BEGIN DATASET EXCERPT
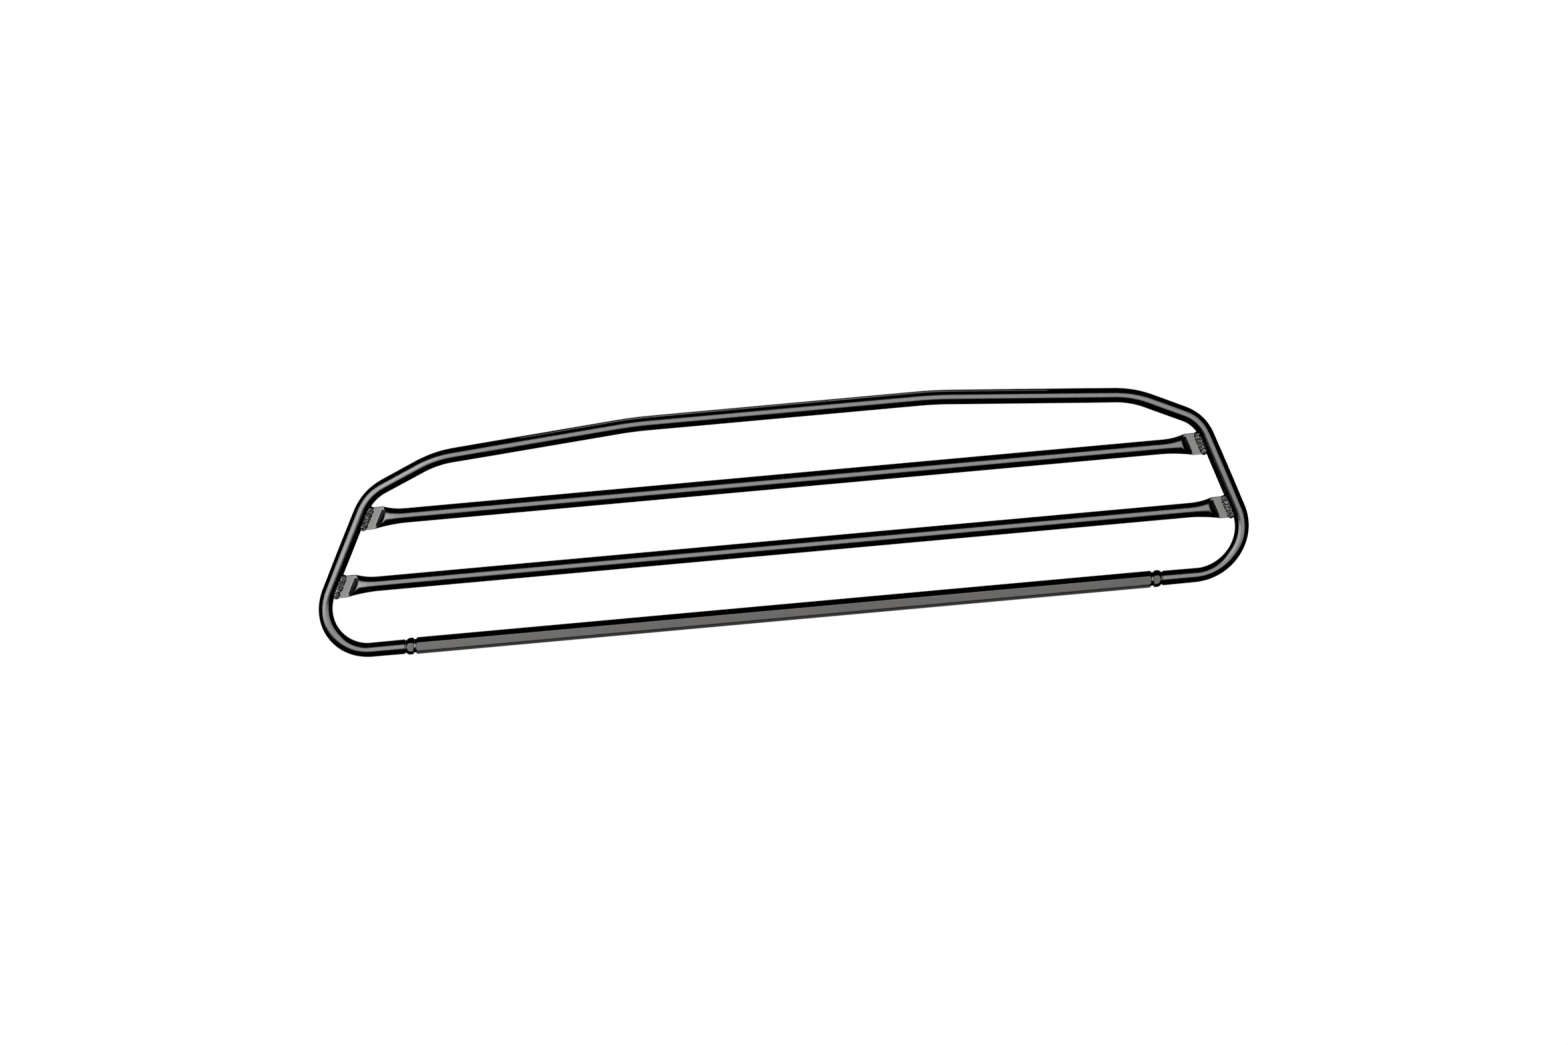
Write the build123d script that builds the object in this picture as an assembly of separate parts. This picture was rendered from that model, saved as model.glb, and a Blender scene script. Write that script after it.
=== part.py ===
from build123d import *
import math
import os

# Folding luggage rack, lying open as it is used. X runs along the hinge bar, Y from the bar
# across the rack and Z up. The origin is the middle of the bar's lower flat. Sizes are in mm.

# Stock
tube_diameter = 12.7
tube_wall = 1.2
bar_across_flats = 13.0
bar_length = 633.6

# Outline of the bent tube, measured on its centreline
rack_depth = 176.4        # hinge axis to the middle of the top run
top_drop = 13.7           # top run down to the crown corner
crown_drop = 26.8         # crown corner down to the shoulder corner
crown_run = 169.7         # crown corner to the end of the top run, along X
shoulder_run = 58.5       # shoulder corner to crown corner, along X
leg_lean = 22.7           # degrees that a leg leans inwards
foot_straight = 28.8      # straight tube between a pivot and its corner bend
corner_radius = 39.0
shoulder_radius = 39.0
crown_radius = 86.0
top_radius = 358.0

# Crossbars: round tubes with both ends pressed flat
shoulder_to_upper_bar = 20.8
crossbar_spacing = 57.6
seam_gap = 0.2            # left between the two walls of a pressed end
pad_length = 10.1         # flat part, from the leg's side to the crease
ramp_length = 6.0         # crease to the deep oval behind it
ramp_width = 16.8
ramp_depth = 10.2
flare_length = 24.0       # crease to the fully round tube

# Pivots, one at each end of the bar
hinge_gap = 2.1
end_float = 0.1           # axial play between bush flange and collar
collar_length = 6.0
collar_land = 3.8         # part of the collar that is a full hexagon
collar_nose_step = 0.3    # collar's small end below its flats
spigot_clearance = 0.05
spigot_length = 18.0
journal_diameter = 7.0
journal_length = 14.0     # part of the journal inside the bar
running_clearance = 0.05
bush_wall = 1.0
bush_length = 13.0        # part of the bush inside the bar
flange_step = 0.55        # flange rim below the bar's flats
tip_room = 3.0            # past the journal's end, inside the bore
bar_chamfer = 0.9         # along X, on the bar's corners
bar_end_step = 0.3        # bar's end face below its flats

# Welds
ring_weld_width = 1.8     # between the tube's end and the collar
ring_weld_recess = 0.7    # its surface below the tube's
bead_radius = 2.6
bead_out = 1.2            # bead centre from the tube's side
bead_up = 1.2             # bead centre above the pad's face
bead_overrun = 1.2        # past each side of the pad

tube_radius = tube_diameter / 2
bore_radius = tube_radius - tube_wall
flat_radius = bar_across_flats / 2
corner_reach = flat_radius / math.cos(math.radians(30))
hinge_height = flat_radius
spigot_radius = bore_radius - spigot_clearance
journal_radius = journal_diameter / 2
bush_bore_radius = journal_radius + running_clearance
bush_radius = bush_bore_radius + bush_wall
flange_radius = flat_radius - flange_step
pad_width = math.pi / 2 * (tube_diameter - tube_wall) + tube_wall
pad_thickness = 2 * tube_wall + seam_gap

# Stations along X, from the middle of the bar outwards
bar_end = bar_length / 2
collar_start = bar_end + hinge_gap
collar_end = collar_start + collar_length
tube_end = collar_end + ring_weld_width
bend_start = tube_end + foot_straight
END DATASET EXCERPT
In the listing above, locate each line with "that" and copy it.

Write the build123d script that builds the object in this picture as an assembly of separate parts. This picture was rendered from that model, saved as model.glb, and a Blender scene script. Write that script after it.
leg_lean = 22.7           # degrees that a leg leans inwards
collar_land = 3.8         # part of the collar that is a full hexagon